Os próximos dias vão ser de grande incerteza. A desconfiança nos mercados está a atingir níveis de histerismo. Para além da preocupação com o que vai acontecer à Lehman Brothers nos próximos dias, nas próximas semanas espera-se com ansiedade para ver qual é a reacção dos investidores estrangeiros. Estes têm sido nos últimos meses dos principais agentes a investir liquidez no mercado financeiro americano, para não falar do seu papel fulcral nos últimos anos em financiar o défice comercial externo dos EUA. As injecções de liquidez da Reserva Federal e a previsível baixa nas taxas de juro, levam a que se espere uma desvalorização do dólar que traz prejuízos a estes investidores. Se eles decidirem retirar o seu dinheiro, pode ser o caos.

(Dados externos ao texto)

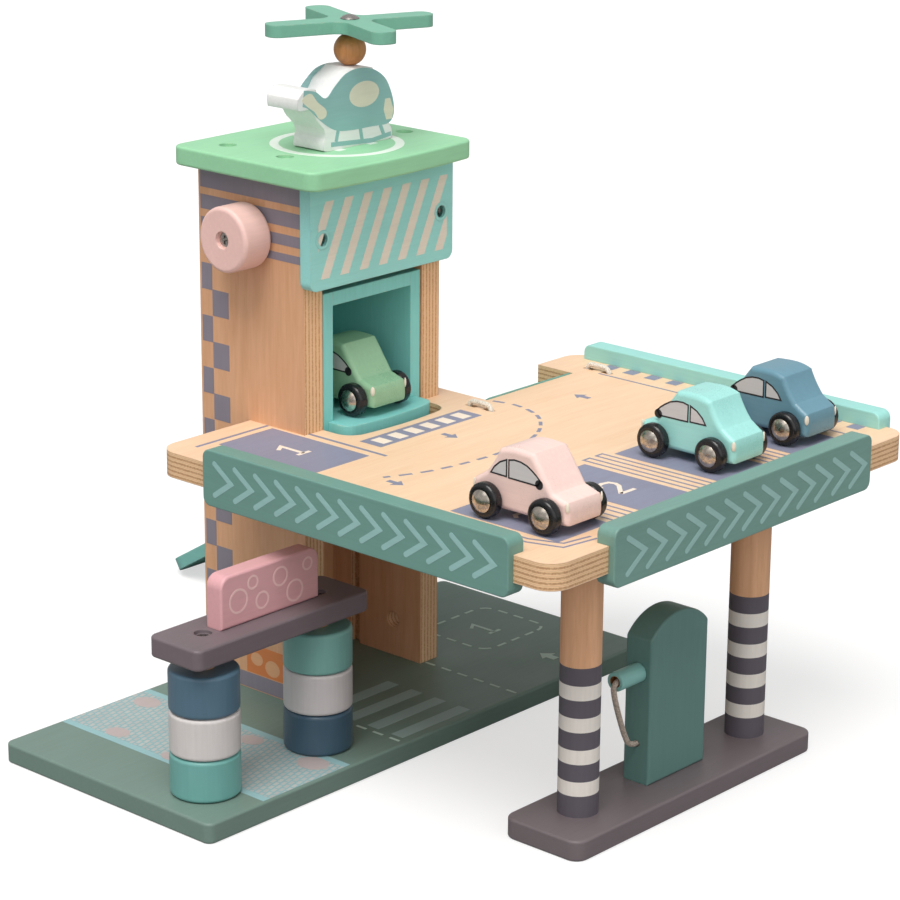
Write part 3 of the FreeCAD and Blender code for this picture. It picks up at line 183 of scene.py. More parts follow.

A Reserva Federal por sua vez está a atingir o limite das suas capacidades de intervenção. Já há pouco espaço de manobra para cortar mais as taxas de juro de referência (que afinal não podem ser menos que zero), e há um limite para as intervenções directas no mercado como a deste fim-de-semana. O Fed assumiu $30 mil milhões de dívidas da Bear Sterns investidas no mercado imobiliário, comprometendo-se a pagar aos credores no caso dos títulos entrarem em incumprimento. Embora o Fed não tenha chegado ao limite de nacionalizar o banco, como o Banco de Inglaterra teve de fazer com o Northern Rock, em termos financeiros o que fez não é muito diferente. Há um limite para as dívidas financeiras que o banco central pode assumir.

Na economia real, já se sente a dificuldade em conseguir novos empréstimos à habitação, e os municípios que não conseguiram financiamento tiveram de adiar investimentos públicos. A probabilidade de recessão, no último mês apenas subiu de 30-50% para algo como 50-70%. Ainda não estamos numa crise económica, mas há muitas razões para estar preocupado. Repetindo o que escrevi há 7 meses, as crises financeiras têm efeitos imprevisíveis e perigosos.